| GIVEN INSTRUCTION |
In the entries that follow, count each line containing "This" and state the total, nothing more.

-=-=-=-=-

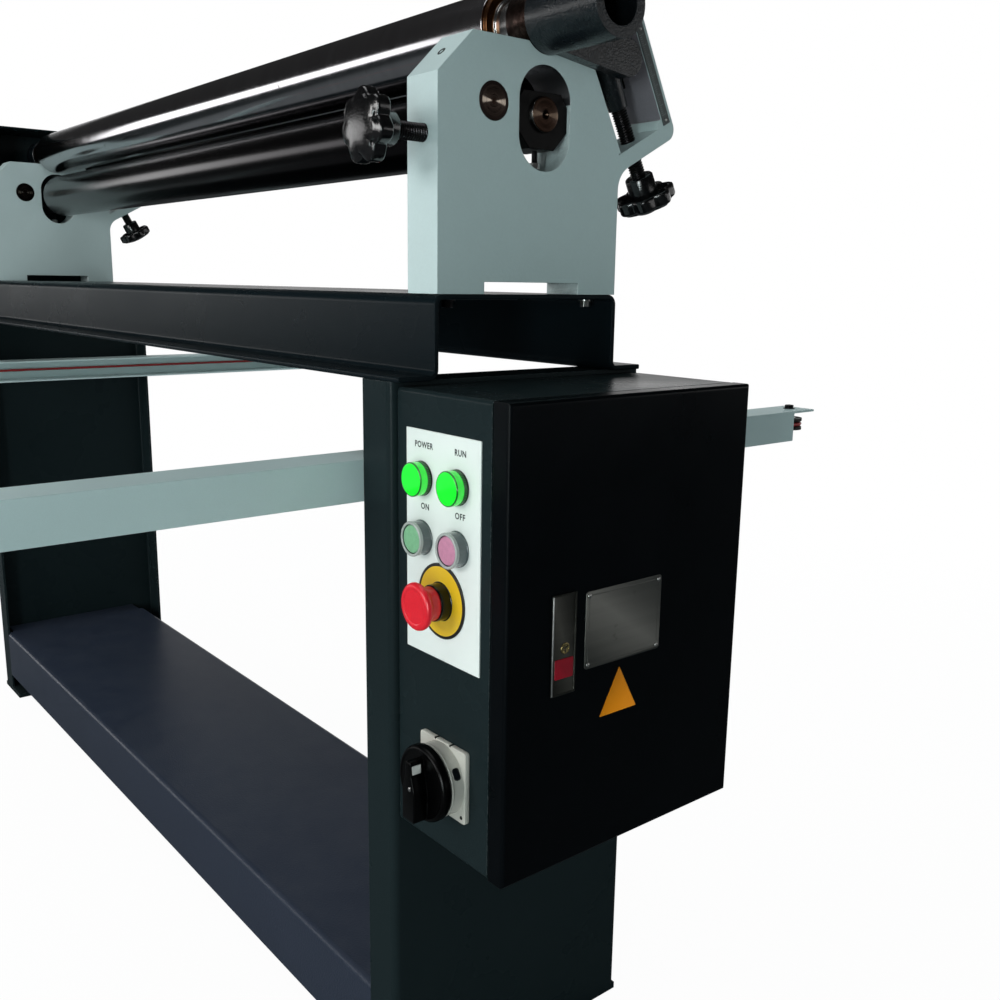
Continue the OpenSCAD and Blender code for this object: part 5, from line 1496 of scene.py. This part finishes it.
def makeSwitch():
    v = switchValues
    place = facingFront(v["x"], v["wall"], v["z"])
    outline, top = notchedPlate(v["side"], v["notch"], v["notchDepth"]), v["collar"]
    plate = plateMesh("plate", outline, 0, v["plate"], place, 0.6, 3)
    profile = [(0, 1, 0), (33.2, 1, 0), (33.2, v["plate"], 0), (32.9, top - 2.4, 0), (34.0, top - 1.9, 0),
               (34.0, top, 0), (7.2, top, 0), (7.2, 3, 0), (0, 3, 0)]
    collar = turnedMesh("collar", profile, place, 0.5, 96)
    stem = turnedMesh("stem", [(0, -44, 0), (10.3, -44, 0), (10.3, 2, 0), (0, 2, 0)], place, 0.5, 32)
    parts = [(plate, ["plateBeige"]), (collar, ["plateBeige"]), (stem, ["plateBeige"])]
    # Oval locking slot on the collar's right side: a flush dark patch, painted shade where the slot's opening
    # is
    turn = Matrix.Rotation(math.radians(28), 4, "Z")
    slotPlace = place @ turn @ frameAt((32.6, 0, 11), (0, 1, 0), (0, 0, 1))
    parts.append((plateMesh("lockSlot", roundedRect(11, 7, 2.8), -1.0, 0.75, slotPlace, 0), ["boreBlack"]))
    corner = [((v["x"] + v["corner"], v["wall"] - v["plate"], v["z"] - v["corner"]), (0, -1, 0))]
    screw = growMesh(boltTree, {**cornerMark, "Finish": finishes["screwSteel"]}, corner)
    parts.append((screw, ["screwSteel"]))
    for x in (-v["notch"], v["notch"]):  # dark sockets behind the two notches
        socket = place @ shift(x, v["side"] / 2 - 1.2)
        parts.append((plateMesh("socket", roundedRect(3.4, 2.2, 0.3, 3), 0.3, v["plate"] - 0.5, socket, 0),
                      ["socketBlack"]))
    joinedPiece("switchPlate", parts, "root", ("switch_base",))

    back = v["collar"] + 1.2
    disc = turnedMesh("disc", [(0, 8, 0), (6.9, 8, 0), (6.9, back, 0), (34.2, back, 0), (35.0, back + 1, 0),
                               (35.0, v["disc"] - 3.2, 0), (34.2, v["disc"] - 1.6, 0),
                               (32.9, v["disc"] - 0.4, 0),
                               (31.4, v["disc"], 0), (29.8, v["disc"] - 0.9, 0), (0, v["disc"] - 1.1, 0)],
                      place, 0.5, 96)
    half, waist, tip = v["gripHalf"]
    outline = [(-half, -31), (half, -31), (half, -2), (waist, 13), (tip, 25.5), (-tip, 25.5), (-waist, 13),
               (-half, -2)]
    grip = plateMesh("grip", softCorners(outline, 2.4), v["disc"] - 2, v["grip"], place, 1.4, 3)
    markPlace = place @ frameAt(((waist + tip) / 2 + 0.15, 17.6, v["grip"] - 6.4), (0, 1, 0), (0, 0, 1))
    mark = plateMesh("mark", roundedRect(8.4, 9.2, 0.6), -0.6, 0.25, markPlace, 0.1)
    pinPlace = place @ shift(2.4)
    pin = turnedMesh("pin", [(0, v["grip"] - 1, 0), (2.0, v["grip"] - 1, 0), (2.0, v["grip"] + 0.1, 0),
                             (1.1, v["grip"] + 0.5, 0), (0, v["grip"] + 0.6, 0)], pinPlace, 0.2, 20)
    parts = [(disc, ["switchBlack"]), (grip, ["switchBlack"]), (mark, ["markWhite"]), (pin, ["boltSteel"])]
    joinedPiece("switchKnob", parts, bodyOf["switch_handle"], ("switch_handle",))


# Trip rope round its four pulleys

ropeValues = {
    "x": 667, "y": 537, "z": 662, "bend": 15.5, "radius": 2.5, "strand": 0.3, "strands": 3, "step": 5,
    "lay": 32, "around": 12, "arcSteps": 8,
}
pulleyBolt = boltValues(6, 6.4, 3.6, 0.3, 7.6, 1.0)


def ropeSpots():  # rounded rectangle round the pulleys, in even steps
    v = ropeValues
    arcs = []
    for x, y, start in ((1, 1, 0), (-1, 1, 90), (-1, -1, 180), (1, -1, 270)):
        angles = [math.radians(start + 90 * k / v["arcSteps"]) for k in range(v["arcSteps"] + 1)]
        arcs.append([(x * v["x"] + v["bend"] * math.cos(a),
                      y * v["y"] + v["bend"] * math.sin(a)) for a in angles])
    path = []
    for i, arc in enumerate(arcs):
        path += arc
        first = arcs[(i + 1) % 4][0]
        gap = math.dist(arc[-1], first)
        count = int(gap / v["step"])
        for k in range(1, count):
            t = k / count
            path.append((arc[-1][0] + (first[0] - arc[-1][0]) * t, arc[-1][1] + (first[1] - arc[-1][1]) * t))
    return path


def makeRope():
    v = ropeValues
    path = ropeSpots()
    lengths = [0.0]
    for k in range(len(path)):
        lengths.append(lengths[-1] + math.dist(path[k], path[(k + 1) % len(path)]))
    turns = round(lengths[-1] / v["lay"])
    work = bmesh.new()
    rings = []
    for k, (x, y) in enumerate(path):
        before, after = Vector(path[k - 1]), Vector(path[(k + 1) % len(path)])
        along = (after - before).normalized()
        out = Vector((along.y, -along.x, 0))
        phase = 2 * math.pi * turns * lengths[k] / lengths[-1] / v["strands"]
        ring = []
        for n in range(v["around"]):
            a = 2 * math.pi * n / v["around"]
            r = v["radius"] - v["strand"] * (0.5 + 0.5 * math.cos(v["strands"] * (a + phase)))
            spot = Vector((x, y, v["z"])) + out * r * math.cos(a) + Vector((0, 0, r * math.sin(a)))
            ring.append(work.verts.new(spot * mm))
        rings.append(ring)
    for k in range(len(rings)):
        one, two = rings[k], rings[(k + 1) % len(rings)]
        for n in range(v["around"]):
            m = (n + 1) % v["around"]
            work.faces.new((one[n], one[m], two[m], two[n]))
    bmesh.ops.recalc_face_normals(work, faces=work.faces)
    mesh = meshFrom(work, "tripRope")
    finishMesh(mesh, ["ropeRed"], 80)
    addPiece("tripRope", mesh, "root", ("trip_rope_sides", "trip_rope_ends"))


def makePulleys():
    v = ropeValues
    parts, spots = [], []
    profile = [(0, -12, 1), (4, -12, 1), (4, -8, 1), (9.5, -8, 0), (9.5, -7, 0), (14, -7, 0), (17.9, -8, 0),
               (17.9, -4.2, 0), (16.2, -2.6, 0), (13.2, -1.4, 0), (12.7, 0, 0), (13.2, 1.4, 0),
               (16.2, 2.6, 0), (17.9, 4.2, 0), (17.9, 8, 0), (14, 7, 0), (9.5, 7, 0), (9.5, 8, 0),
               (4, 8, 1), (4, 17.2, 1), (0, 17.2, 1)]
    for sx in (-1, 1):
        for sy in (-1, 1):
            place = frameAt((sx * v["x"], sy * v["y"], v["z"]), (1, 0, 0), (0, 1, 0))
            parts.append((turnedMesh("pulley", profile, place, 0.3, 40), ["pulleyBlack", "boltSteel"]))
            spots.append(((sx * v["x"], sy * v["y"], v["z"] - 8.2), (0, 0, -1)))
            spots.append(((sx * v["x"], sy * v["y"], v["z"] + 20), (0, 0, 1)))
    joinedPiece("tripPulleyWheels", parts, "root", ("trip_pulleys",))
    grownPiece("pulleyBolts", boltTree, pulleyBolt, spots, "screwSteel", "root")


makeStand()
print("stand made")
makeFrames()
makeStopScrews()
makeScales()
print("end frames made")
makeRolls()
makeHousings()
print("rolls and housings made")
makeAdjusters()
print("adjusters made")
makeDriveEnd()
makeCabinet()
makeDoorPlates()
makeLatch()
print("cabinet and drive end made")
makePanel()
makeSignalLamps()
makeButtons()
makeStopButton()
makeSwitch()
print("controls made")
makeRope()
makePulleys()
print("trip rope made")
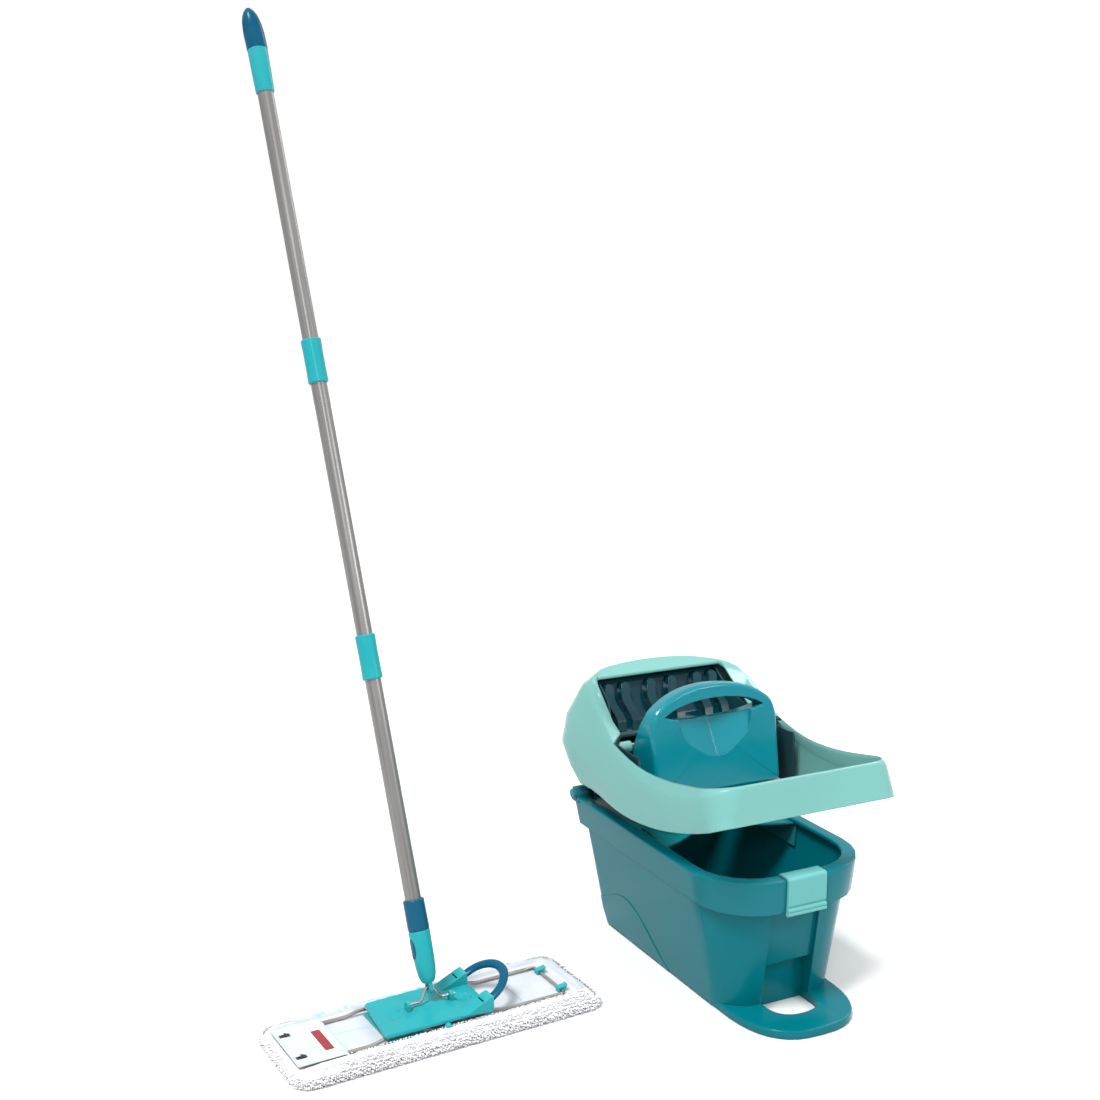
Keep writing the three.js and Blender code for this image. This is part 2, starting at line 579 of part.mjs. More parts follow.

-=-=-=-=-

| RESPONSE TO THE TASK |
2